[Dataset entries]
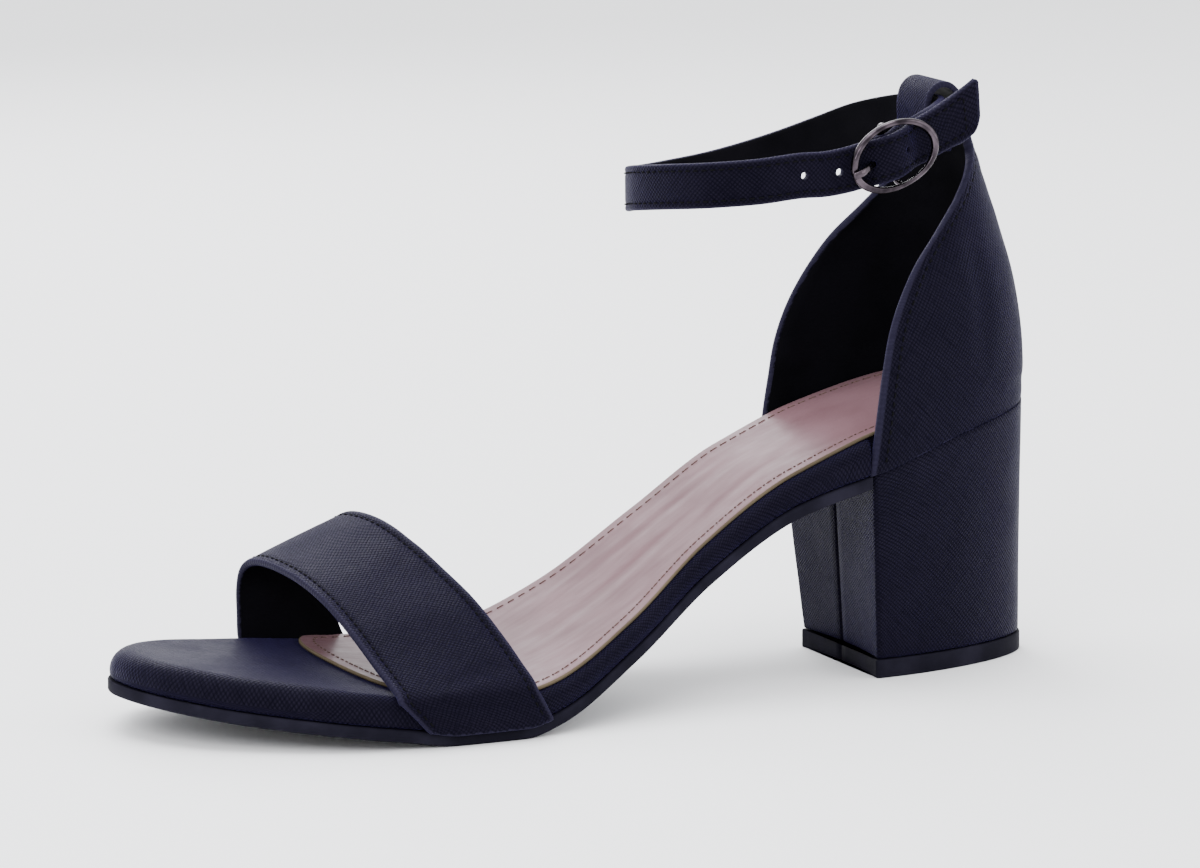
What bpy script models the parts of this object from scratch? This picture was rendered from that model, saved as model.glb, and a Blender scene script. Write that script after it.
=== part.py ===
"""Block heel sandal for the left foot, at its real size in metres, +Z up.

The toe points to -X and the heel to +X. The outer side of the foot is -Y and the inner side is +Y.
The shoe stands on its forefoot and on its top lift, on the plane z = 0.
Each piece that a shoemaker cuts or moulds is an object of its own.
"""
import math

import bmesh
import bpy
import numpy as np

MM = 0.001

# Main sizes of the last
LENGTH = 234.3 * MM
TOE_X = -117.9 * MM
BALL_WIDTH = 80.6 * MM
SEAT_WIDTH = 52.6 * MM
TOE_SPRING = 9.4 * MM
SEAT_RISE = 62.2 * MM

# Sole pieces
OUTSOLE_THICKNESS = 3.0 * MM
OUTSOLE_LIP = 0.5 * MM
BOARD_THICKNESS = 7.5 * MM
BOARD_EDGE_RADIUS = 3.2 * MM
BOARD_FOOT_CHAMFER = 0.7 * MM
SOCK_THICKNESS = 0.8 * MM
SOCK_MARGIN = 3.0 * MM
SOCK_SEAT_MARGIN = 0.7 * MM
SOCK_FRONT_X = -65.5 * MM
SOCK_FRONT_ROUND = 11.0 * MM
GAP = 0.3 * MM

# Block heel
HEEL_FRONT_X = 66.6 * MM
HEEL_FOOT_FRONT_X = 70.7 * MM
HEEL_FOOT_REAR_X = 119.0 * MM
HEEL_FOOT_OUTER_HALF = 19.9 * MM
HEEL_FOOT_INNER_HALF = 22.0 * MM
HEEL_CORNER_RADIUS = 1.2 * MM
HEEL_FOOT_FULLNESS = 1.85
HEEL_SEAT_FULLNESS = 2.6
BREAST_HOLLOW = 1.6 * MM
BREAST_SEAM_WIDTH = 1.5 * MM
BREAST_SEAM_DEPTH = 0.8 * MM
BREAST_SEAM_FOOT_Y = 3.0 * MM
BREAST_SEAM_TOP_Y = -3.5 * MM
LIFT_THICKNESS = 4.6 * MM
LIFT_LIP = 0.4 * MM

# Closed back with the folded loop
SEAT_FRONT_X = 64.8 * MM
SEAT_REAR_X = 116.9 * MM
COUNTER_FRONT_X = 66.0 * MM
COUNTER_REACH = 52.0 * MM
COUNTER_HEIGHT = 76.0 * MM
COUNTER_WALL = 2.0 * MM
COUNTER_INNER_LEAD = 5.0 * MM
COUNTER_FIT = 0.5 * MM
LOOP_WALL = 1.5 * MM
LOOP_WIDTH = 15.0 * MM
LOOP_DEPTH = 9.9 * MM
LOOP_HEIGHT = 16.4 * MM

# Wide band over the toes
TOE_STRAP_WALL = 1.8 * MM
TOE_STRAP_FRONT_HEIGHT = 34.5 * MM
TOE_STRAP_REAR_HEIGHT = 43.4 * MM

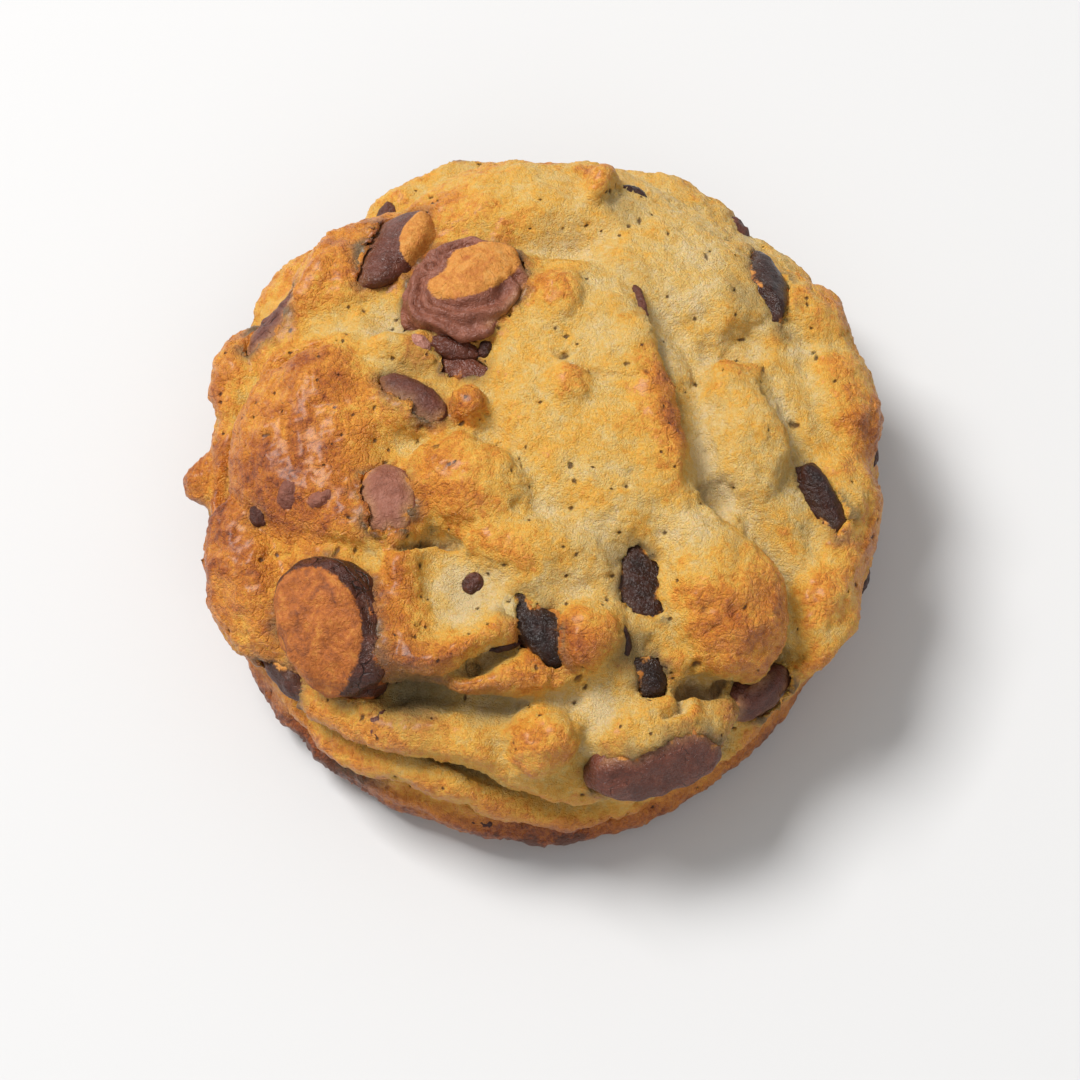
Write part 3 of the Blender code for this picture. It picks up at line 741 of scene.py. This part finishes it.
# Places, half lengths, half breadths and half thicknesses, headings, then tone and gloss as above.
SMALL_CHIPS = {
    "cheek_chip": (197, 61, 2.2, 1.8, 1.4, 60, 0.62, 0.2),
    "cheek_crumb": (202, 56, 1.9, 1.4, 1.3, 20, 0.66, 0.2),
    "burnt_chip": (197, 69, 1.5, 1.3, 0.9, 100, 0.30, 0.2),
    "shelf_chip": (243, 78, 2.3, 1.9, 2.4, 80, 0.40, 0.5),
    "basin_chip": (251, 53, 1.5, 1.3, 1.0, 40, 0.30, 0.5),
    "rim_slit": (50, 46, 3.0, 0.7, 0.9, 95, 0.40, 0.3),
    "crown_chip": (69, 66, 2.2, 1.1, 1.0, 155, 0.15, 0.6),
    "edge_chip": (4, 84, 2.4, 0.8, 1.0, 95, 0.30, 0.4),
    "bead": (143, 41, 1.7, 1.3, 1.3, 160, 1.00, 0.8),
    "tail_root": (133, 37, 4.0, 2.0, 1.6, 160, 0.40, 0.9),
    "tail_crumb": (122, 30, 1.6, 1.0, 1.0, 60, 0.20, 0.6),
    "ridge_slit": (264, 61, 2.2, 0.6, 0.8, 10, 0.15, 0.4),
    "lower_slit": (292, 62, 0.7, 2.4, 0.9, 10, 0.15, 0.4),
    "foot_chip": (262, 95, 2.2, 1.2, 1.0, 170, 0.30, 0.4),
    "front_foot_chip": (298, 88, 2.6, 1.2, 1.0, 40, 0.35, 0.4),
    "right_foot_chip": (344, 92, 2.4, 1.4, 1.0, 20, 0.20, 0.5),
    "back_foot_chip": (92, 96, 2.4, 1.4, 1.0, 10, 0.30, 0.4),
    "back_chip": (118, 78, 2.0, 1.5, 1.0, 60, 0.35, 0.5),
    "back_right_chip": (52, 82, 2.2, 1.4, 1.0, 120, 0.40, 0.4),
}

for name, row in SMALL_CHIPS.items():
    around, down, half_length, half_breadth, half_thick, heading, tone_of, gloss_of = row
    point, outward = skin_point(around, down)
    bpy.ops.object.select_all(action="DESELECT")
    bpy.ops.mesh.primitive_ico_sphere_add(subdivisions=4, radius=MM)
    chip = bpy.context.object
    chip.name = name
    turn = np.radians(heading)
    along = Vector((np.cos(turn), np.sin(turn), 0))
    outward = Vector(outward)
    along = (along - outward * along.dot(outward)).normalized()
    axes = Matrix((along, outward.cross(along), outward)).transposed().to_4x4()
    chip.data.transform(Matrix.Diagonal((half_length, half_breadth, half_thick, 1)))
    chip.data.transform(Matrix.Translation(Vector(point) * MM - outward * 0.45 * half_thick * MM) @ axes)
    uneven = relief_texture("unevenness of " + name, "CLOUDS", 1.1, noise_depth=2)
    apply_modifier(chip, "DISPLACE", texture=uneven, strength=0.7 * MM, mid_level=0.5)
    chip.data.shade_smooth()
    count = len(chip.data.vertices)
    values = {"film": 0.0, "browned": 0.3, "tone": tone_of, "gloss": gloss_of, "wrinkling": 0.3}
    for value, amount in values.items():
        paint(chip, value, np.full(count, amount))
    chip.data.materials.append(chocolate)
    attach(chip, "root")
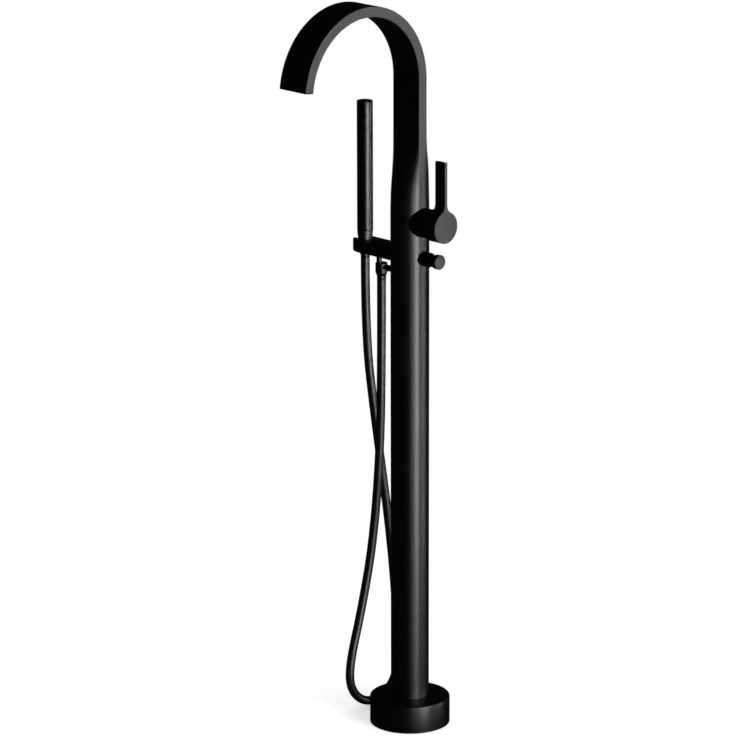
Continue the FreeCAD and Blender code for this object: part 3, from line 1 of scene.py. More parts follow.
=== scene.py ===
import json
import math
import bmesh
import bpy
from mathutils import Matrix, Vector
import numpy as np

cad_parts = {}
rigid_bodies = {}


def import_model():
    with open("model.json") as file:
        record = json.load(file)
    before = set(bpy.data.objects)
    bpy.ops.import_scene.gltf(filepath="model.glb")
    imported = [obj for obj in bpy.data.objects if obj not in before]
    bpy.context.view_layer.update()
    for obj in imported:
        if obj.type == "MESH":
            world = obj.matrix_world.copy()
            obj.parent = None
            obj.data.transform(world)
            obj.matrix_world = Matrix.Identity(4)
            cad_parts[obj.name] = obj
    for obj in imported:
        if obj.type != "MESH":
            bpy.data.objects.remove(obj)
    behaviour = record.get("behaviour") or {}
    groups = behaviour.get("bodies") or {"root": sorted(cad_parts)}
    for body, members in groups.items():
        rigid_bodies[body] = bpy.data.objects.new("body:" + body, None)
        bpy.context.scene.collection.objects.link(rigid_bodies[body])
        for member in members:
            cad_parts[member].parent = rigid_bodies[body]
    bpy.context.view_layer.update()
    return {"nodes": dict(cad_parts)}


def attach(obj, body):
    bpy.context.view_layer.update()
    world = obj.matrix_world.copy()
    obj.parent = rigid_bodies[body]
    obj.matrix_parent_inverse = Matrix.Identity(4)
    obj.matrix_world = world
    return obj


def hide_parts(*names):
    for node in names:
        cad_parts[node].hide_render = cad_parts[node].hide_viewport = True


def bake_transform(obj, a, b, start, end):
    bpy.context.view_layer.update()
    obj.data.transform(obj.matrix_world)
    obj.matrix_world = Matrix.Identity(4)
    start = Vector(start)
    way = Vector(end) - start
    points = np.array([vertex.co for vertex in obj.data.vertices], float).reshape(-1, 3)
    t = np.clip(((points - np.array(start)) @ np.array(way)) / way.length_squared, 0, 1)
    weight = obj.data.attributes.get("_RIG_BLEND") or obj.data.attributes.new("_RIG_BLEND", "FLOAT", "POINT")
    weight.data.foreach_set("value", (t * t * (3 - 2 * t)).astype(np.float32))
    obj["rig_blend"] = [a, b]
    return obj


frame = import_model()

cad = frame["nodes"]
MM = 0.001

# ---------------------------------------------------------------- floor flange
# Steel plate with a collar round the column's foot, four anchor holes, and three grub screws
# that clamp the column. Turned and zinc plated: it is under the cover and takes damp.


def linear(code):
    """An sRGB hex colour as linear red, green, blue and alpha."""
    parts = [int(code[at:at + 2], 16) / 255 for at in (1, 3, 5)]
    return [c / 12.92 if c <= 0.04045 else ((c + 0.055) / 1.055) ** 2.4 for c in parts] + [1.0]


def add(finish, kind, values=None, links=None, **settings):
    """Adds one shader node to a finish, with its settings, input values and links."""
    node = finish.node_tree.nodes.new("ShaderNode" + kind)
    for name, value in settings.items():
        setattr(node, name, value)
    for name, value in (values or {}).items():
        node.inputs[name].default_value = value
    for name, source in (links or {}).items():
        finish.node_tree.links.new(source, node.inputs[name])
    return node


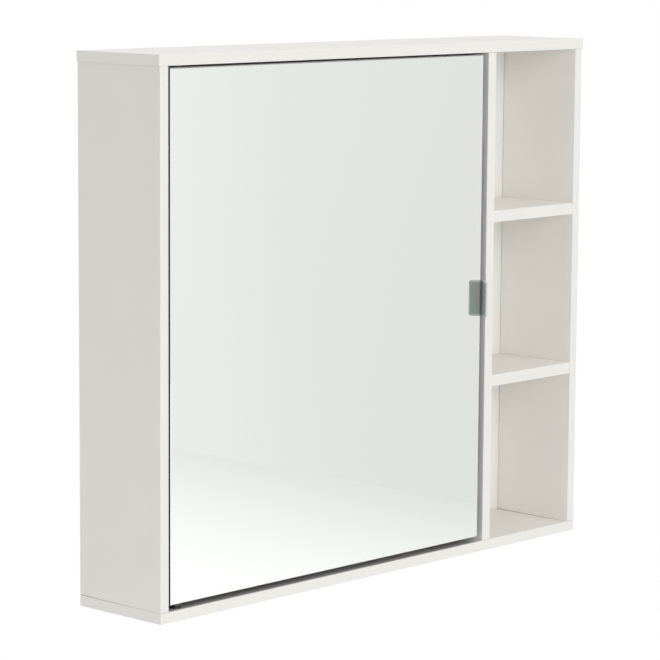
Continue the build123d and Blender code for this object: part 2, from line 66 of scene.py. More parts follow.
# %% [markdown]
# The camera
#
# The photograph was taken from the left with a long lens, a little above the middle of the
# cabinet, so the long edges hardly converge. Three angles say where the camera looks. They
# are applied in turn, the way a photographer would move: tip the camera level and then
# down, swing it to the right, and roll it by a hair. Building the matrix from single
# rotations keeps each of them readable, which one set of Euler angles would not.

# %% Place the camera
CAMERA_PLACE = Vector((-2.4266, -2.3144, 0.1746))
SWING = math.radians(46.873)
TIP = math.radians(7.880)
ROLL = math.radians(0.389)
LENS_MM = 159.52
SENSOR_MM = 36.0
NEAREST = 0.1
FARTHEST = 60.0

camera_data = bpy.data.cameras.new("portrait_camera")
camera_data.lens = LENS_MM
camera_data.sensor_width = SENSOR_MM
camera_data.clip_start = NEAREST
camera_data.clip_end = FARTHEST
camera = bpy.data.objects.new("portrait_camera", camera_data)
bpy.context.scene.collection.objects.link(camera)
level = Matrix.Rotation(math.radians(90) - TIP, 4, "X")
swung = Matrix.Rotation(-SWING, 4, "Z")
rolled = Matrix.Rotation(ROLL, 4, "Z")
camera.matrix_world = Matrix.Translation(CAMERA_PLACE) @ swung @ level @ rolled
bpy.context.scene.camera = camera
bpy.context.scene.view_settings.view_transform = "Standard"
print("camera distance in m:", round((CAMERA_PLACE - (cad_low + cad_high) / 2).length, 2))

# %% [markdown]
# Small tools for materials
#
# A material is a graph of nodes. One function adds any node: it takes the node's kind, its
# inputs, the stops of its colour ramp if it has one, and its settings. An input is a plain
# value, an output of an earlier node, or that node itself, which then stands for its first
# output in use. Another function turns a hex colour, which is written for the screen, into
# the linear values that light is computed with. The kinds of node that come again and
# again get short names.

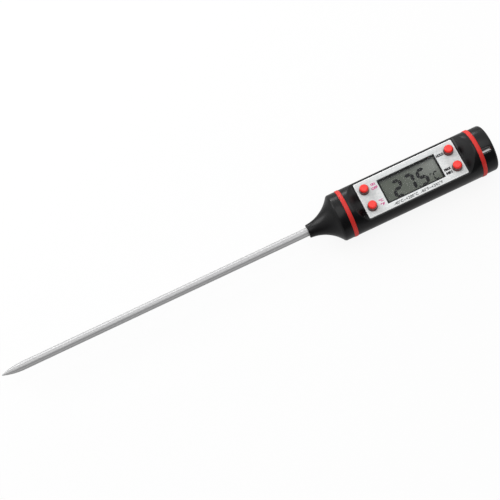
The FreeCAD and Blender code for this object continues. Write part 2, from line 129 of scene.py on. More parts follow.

Description of the task - From the data, collect all lines where the string "FreeCAD" appears.

Solution to the exercise -
Continue the FreeCAD and Blender code for this object: part 3, from line 1 of scene.py. More parts follow.
The FreeCAD and Blender code for this object continues. Write part 2, from line 129 of scene.py on. More parts follow.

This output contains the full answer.